> _Dataset extract_:

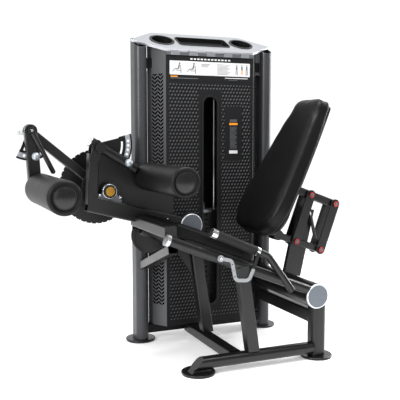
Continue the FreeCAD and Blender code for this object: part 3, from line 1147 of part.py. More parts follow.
build_tower()
build_shrouds()
build_top()
build_labels()
build_stack()
build_cable()
build_feet()
build_base()
build_seat()
build_grip()
build_pivot_beam()
build_lever()
build_ankle_arm()
build_roller("ankle_roller", ANKLE_X, ANKLE_Z, ANKLE_ROLLER_Y1, ROLLER_D)
build_roller("thigh_roller", THIGH_X, THIGH_Z, THIGH_ROLLER_Y1, THIGH_ROLLER_D)
build_thigh_arm()
build_backrest()
build_seat_lever()

# move everything so that the origin is the bottom centre of the bounding box
whole = FreeCAD.BoundBox()
for solids in nodes.values():
    for solid in solids:
        whole.add(solid.optimalBoundingBox(False, False))
shift = V(-(whole.XMin + whole.XMax) / 2, -(whole.YMin + whole.YMax) / 2, -whole.ZMin)
for name, solids in nodes.items():
    for solid in solids:
        solid.translate(shift)
    shape = solids[0] if len(solids) == 1 else Part.makeCompound(solids)
    shape.exportStep("parts/" + name + ".step")
print("nodes", len(nodes))
print("size", round(whole.XLength, 1), round(whole.YLength, 1), round(whole.ZLength, 1))
print("shift", round(shift.x, 4), round(shift.y, 4), round(shift.z, 4))
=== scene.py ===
from math import cos, hypot, pi, radians, sin, tan

import bmesh
import bpy
from mathutils import Matrix, Vector
from mathutils.bvhtree import BVHTree


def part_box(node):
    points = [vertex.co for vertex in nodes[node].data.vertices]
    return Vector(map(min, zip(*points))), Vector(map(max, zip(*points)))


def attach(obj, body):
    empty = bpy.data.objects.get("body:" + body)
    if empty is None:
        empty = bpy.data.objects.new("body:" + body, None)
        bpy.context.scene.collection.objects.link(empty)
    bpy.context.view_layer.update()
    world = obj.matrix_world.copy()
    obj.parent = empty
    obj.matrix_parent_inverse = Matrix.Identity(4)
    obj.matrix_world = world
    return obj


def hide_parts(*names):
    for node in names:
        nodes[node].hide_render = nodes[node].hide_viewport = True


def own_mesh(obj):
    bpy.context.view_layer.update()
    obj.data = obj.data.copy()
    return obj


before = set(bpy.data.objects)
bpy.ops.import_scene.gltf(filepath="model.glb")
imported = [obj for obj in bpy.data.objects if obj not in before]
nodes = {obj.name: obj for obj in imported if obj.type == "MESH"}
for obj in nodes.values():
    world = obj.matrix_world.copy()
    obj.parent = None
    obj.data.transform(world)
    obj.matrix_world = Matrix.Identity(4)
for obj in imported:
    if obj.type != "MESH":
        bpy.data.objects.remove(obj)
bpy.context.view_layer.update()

# the middle of the guide rods is the middle of the tower, the zero of every x and y below
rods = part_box("guide_rods")
SHIFT = Vector(((rods[0][0] + rods[1][0]) / 2, (rods[0][1] + rods[1][1]) / 2, 0))


def at(x, y, z):
    """A point of the machine in metres, from millimetres counted at the tower's middle."""
    return Vector((x / 1000, y / 1000, z / 1000)) + SHIFT


# centres (x, z) of round things that several pieces share
THIGH_PIVOT = (-612, 1009)
ANKLE_PIVOT = (-897, 1073)
REAR_CAP = (319, 298)
SEAT_CAP = (-137, 605)


# ---- node helpers -----------------------------------------------------------------------
class Nodes:
    """Small helper that builds one material's node tree."""

    def __init__(self, name):
        self.material = bpy.data.materials.new(name)
        self.material.use_nodes = True
        self.tree = self.material.node_tree
        self.shader = self.tree.nodes["Principled BSDF"]
        self.coords = self.tree.nodes.new("ShaderNodeTexCoord").outputs["Object"]

    def put(self, socket, value):
        if isinstance(value, bpy.types.NodeSocket):
            self.tree.links.new(value, socket)
        else:
            socket.default_value = value

    def math(self, operation, a, b=0.0, c=0.0):
        node = self.tree.nodes.new("ShaderNodeMath")
        node.operation = operation
        for socket, value in zip(node.inputs, (a, b, c)):
            self.put(socket, value)
        return node.outputs[0]

    def axes(self):
        """Coordinates in millimetres, counted at the tower's middle."""
        split = self.tree.nodes.new("ShaderNodeSeparateXYZ")
        self.put(split.inputs[0], self.coords)
        return [self.math("MULTIPLY", self.math("SUBTRACT", split.outputs[i], SHIFT[i]), 1000)
                for i in range(3)]

    def noise(self, scale, detail=3.0, stretch=(1, 1, 1)):
        mapping = self.tree.nodes.new("ShaderNodeMapping")
        mapping.inputs["Scale"].default_value = stretch
        self.put(mapping.inputs["Vector"], self.coords)
        node = self.tree.nodes.new("ShaderNodeTexNoise")
        node.inputs["Scale"].default_value = scale
        node.inputs["Detail"].default_value = detail
        self.put(node.inputs["Vector"], mapping.outputs[0])
        return node.outputs["Fac"]

    def radius(self, x, z, centre):
        """Distance from an axis along Y."""
        dx = self.math("POWER", self.math("SUBTRACT", x, centre[0]), 2)
        dz = self.math("POWER", self.math("SUBTRACT", z, centre[1]), 2)
        return self.math("SQRT", self.math("ADD", dx, dz))

    def between(self, value, low, high):
        above = self.math("GREATER_THAN", value, low)
        return self.math("MULTIPLY", above, self.math("LESS_THAN", value, high))

    def mix(self, fac, a, b):
        node = self.tree.nodes.new("ShaderNodeMix")
        node.data_type = "RGBA"
        self.put(node.inputs["Factor"], fac)
        for socket, value in ((node.inputs["A"], a), (node.inputs["B"], b)):
            if isinstance(value, bpy.types.NodeSocket):
                self.put(socket, value)
            else:
                socket.default_value = (*value, 1)
        return node.outputs["Result"]

    def remap(self, value, low, high):
        node = self.tree.nodes.new("ShaderNodeMapRange")
        node.inputs["To Min"].default_value = low
        node.inputs["To Max"].default_value = high
        self.put(node.inputs["Value"], value)
        return node.outputs["Result"]

    def bump(self, height, strength, distance):
        node = self.tree.nodes.new("ShaderNodeBump")
        node.inputs["Strength"].default_value = strength
        node.inputs["Distance"].default_value = distance
        self.put(node.inputs["Height"], height)
        normal = self.shader.inputs["Normal"]
        if normal.is_linked:
            self.put(node.inputs["Normal"], normal.links[0].from_socket)
        self.put(normal, node.outputs[0])

    def soft_edges(self, radius):
        node = self.tree.nodes.new("ShaderNodeBevel")
        node.samples = 4
        node.inputs["Radius"].default_value = radius
        self.put(self.shader.inputs["Normal"], node.outputs[0])

    def set(self, name, value):
        self.put(self.shader.inputs[name], value)

    def base(self):
        """The colour so far, to mix a pattern over."""
        return self.shader.inputs["Base Color"].links[0].from_socket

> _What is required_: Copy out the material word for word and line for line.

> _Solution below_:
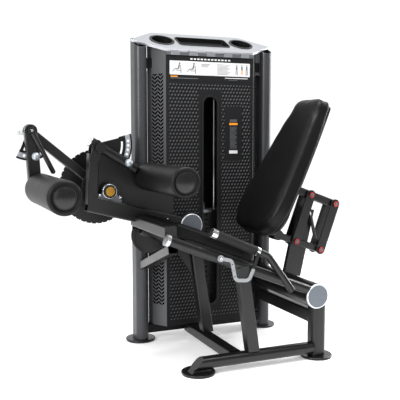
Continue the FreeCAD and Blender code for this object: part 3, from line 1147 of part.py. More parts follow.
build_tower()
build_shrouds()
build_top()
build_labels()
build_stack()
build_cable()
build_feet()
build_base()
build_seat()
build_grip()
build_pivot_beam()
build_lever()
build_ankle_arm()
build_roller("ankle_roller", ANKLE_X, ANKLE_Z, ANKLE_ROLLER_Y1, ROLLER_D)
build_roller("thigh_roller", THIGH_X, THIGH_Z, THIGH_ROLLER_Y1, THIGH_ROLLER_D)
build_thigh_arm()
build_backrest()
build_seat_lever()

# move everything so that the origin is the bottom centre of the bounding box
whole = FreeCAD.BoundBox()
for solids in nodes.values():
    for solid in solids:
        whole.add(solid.optimalBoundingBox(False, False))
shift = V(-(whole.XMin + whole.XMax) / 2, -(whole.YMin + whole.YMax) / 2, -whole.ZMin)
for name, solids in nodes.items():
    for solid in solids:
        solid.translate(shift)
    shape = solids[0] if len(solids) == 1 else Part.makeCompound(solids)
    shape.exportStep("parts/" + name + ".step")
print("nodes", len(nodes))
print("size", round(whole.XLength, 1), round(whole.YLength, 1), round(whole.ZLength, 1))
print("shift", round(shift.x, 4), round(shift.y, 4), round(shift.z, 4))
=== scene.py ===
from math import cos, hypot, pi, radians, sin, tan

import bmesh
import bpy
from mathutils import Matrix, Vector
from mathutils.bvhtree import BVHTree


def part_box(node):
    points = [vertex.co for vertex in nodes[node].data.vertices]
    return Vector(map(min, zip(*points))), Vector(map(max, zip(*points)))


def attach(obj, body):
    empty = bpy.data.objects.get("body:" + body)
    if empty is None:
        empty = bpy.data.objects.new("body:" + body, None)
        bpy.context.scene.collection.objects.link(empty)
    bpy.context.view_layer.update()
    world = obj.matrix_world.copy()
    obj.parent = empty
    obj.matrix_parent_inverse = Matrix.Identity(4)
    obj.matrix_world = world
    return obj


def hide_parts(*names):
    for node in names:
        nodes[node].hide_render = nodes[node].hide_viewport = True


def own_mesh(obj):
    bpy.context.view_layer.update()
    obj.data = obj.data.copy()
    return obj


before = set(bpy.data.objects)
bpy.ops.import_scene.gltf(filepath="model.glb")
imported = [obj for obj in bpy.data.objects if obj not in before]
nodes = {obj.name: obj for obj in imported if obj.type == "MESH"}
for obj in nodes.values():
    world = obj.matrix_world.copy()
    obj.parent = None
    obj.data.transform(world)
    obj.matrix_world = Matrix.Identity(4)
for obj in imported:
    if obj.type != "MESH":
        bpy.data.objects.remove(obj)
bpy.context.view_layer.update()

# the middle of the guide rods is the middle of the tower, the zero of every x and y below
rods = part_box("guide_rods")
SHIFT = Vector(((rods[0][0] + rods[1][0]) / 2, (rods[0][1] + rods[1][1]) / 2, 0))


def at(x, y, z):
    """A point of the machine in metres, from millimetres counted at the tower's middle."""
    return Vector((x / 1000, y / 1000, z / 1000)) + SHIFT


# centres (x, z) of round things that several pieces share
THIGH_PIVOT = (-612, 1009)
ANKLE_PIVOT = (-897, 1073)
REAR_CAP = (319, 298)
SEAT_CAP = (-137, 605)


# ---- node helpers -----------------------------------------------------------------------
class Nodes:
    """Small helper that builds one material's node tree."""

    def __init__(self, name):
        self.material = bpy.data.materials.new(name)
        self.material.use_nodes = True
        self.tree = self.material.node_tree
        self.shader = self.tree.nodes["Principled BSDF"]
        self.coords = self.tree.nodes.new("ShaderNodeTexCoord").outputs["Object"]

    def put(self, socket, value):
        if isinstance(value, bpy.types.NodeSocket):
            self.tree.links.new(value, socket)
        else:
            socket.default_value = value

    def math(self, operation, a, b=0.0, c=0.0):
        node = self.tree.nodes.new("ShaderNodeMath")
        node.operation = operation
        for socket, value in zip(node.inputs, (a, b, c)):
            self.put(socket, value)
        return node.outputs[0]

    def axes(self):
        """Coordinates in millimetres, counted at the tower's middle."""
        split = self.tree.nodes.new("ShaderNodeSeparateXYZ")
        self.put(split.inputs[0], self.coords)
        return [self.math("MULTIPLY", self.math("SUBTRACT", split.outputs[i], SHIFT[i]), 1000)
                for i in range(3)]

    def noise(self, scale, detail=3.0, stretch=(1, 1, 1)):
        mapping = self.tree.nodes.new("ShaderNodeMapping")
        mapping.inputs["Scale"].default_value = stretch
        self.put(mapping.inputs["Vector"], self.coords)
        node = self.tree.nodes.new("ShaderNodeTexNoise")
        node.inputs["Scale"].default_value = scale
        node.inputs["Detail"].default_value = detail
        self.put(node.inputs["Vector"], mapping.outputs[0])
        return node.outputs["Fac"]

    def radius(self, x, z, centre):
        """Distance from an axis along Y."""
        dx = self.math("POWER", self.math("SUBTRACT", x, centre[0]), 2)
        dz = self.math("POWER", self.math("SUBTRACT", z, centre[1]), 2)
        return self.math("SQRT", self.math("ADD", dx, dz))

    def between(self, value, low, high):
        above = self.math("GREATER_THAN", value, low)
        return self.math("MULTIPLY", above, self.math("LESS_THAN", value, high))

    def mix(self, fac, a, b):
        node = self.tree.nodes.new("ShaderNodeMix")
        node.data_type = "RGBA"
        self.put(node.inputs["Factor"], fac)
        for socket, value in ((node.inputs["A"], a), (node.inputs["B"], b)):
            if isinstance(value, bpy.types.NodeSocket):
                self.put(socket, value)
            else:
                socket.default_value = (*value, 1)
        return node.outputs["Result"]

    def remap(self, value, low, high):
        node = self.tree.nodes.new("ShaderNodeMapRange")
        node.inputs["To Min"].default_value = low
        node.inputs["To Max"].default_value = high
        self.put(node.inputs["Value"], value)
        return node.outputs["Result"]

    def bump(self, height, strength, distance):
        node = self.tree.nodes.new("ShaderNodeBump")
        node.inputs["Strength"].default_value = strength
        node.inputs["Distance"].default_value = distance
        self.put(node.inputs["Height"], height)
        normal = self.shader.inputs["Normal"]
        if normal.is_linked:
            self.put(node.inputs["Normal"], normal.links[0].from_socket)
        self.put(normal, node.outputs[0])

    def soft_edges(self, radius):
        node = self.tree.nodes.new("ShaderNodeBevel")
        node.samples = 4
        node.inputs["Radius"].default_value = radius
        self.put(self.shader.inputs["Normal"], node.outputs[0])

    def set(self, name, value):
        self.put(self.shader.inputs[name], value)

    def base(self):
        """The colour so far, to mix a pattern over."""
        return self.shader.inputs["Base Color"].links[0].from_socket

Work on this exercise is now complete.